As for the dazed character on the right - well that's the worst photo ever taken of... me, aged 18 with a dreadful headcold and inexplicably greasy hair. Most of you don't know me and will have to take my word for it, but even at 18, I was a pretty gentle ole soul. It used to drive me nuts that I was lumped in with my more disruptive peers by teachers and journalists determined to generalise about teenagers in a way that seemed totally irrelevant for me.

So even if they are statistically more likely to attack than old folk, try not to discriminate against rough-looking youngsters... particularly if they happen to be sneezing a lot.


  1. This reminds me of the theory put forward in "Freakonomics" that the legalisation of abortions in Roe V Wade paved the way a decade and a half later to shocking drops in urban crimes rates in the United States.

    The reason was that many of the unemployed, angry, deprived young men who came from economic conditions that led to a life of crime were, after the judgement, aborted as foetuses.

    Posting it on IR as well, but thought I'd stick my two cents in here.

  2. That's true, Nilan, it's a fascinating thesis too.

    I just thought of another small thing regarding this Youth Bulge theory. I taught in a Japanese High School for a year. The teenagers there seemed very similar to me to the teenagers I went to school with: there were macho, sporty guys, giggly girls, sullen, scared ones, etc. All the teenage stereotypes that applied in Ireland seemed to apply in Japan too. So AGE seemed a better predictor of behaviour than NATIONALITY.

    But there were limits to how well age could predict behaviour.

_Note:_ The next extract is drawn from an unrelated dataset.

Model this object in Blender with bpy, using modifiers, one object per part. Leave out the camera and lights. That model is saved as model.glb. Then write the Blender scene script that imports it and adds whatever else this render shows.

I noticed that every morning in Japan the students were left totally unsupervised for a few minutes while the teachers held a meeting in another building. In my school in Ireland the result would have been widespread vandalism, theft and the occasional fight! In Japan this simply didn't happen.

    So even when I was dealing only with teenagers there were a few jarring cultural differences with teenagers at home. So age isn't a perfect predictor of behaviour.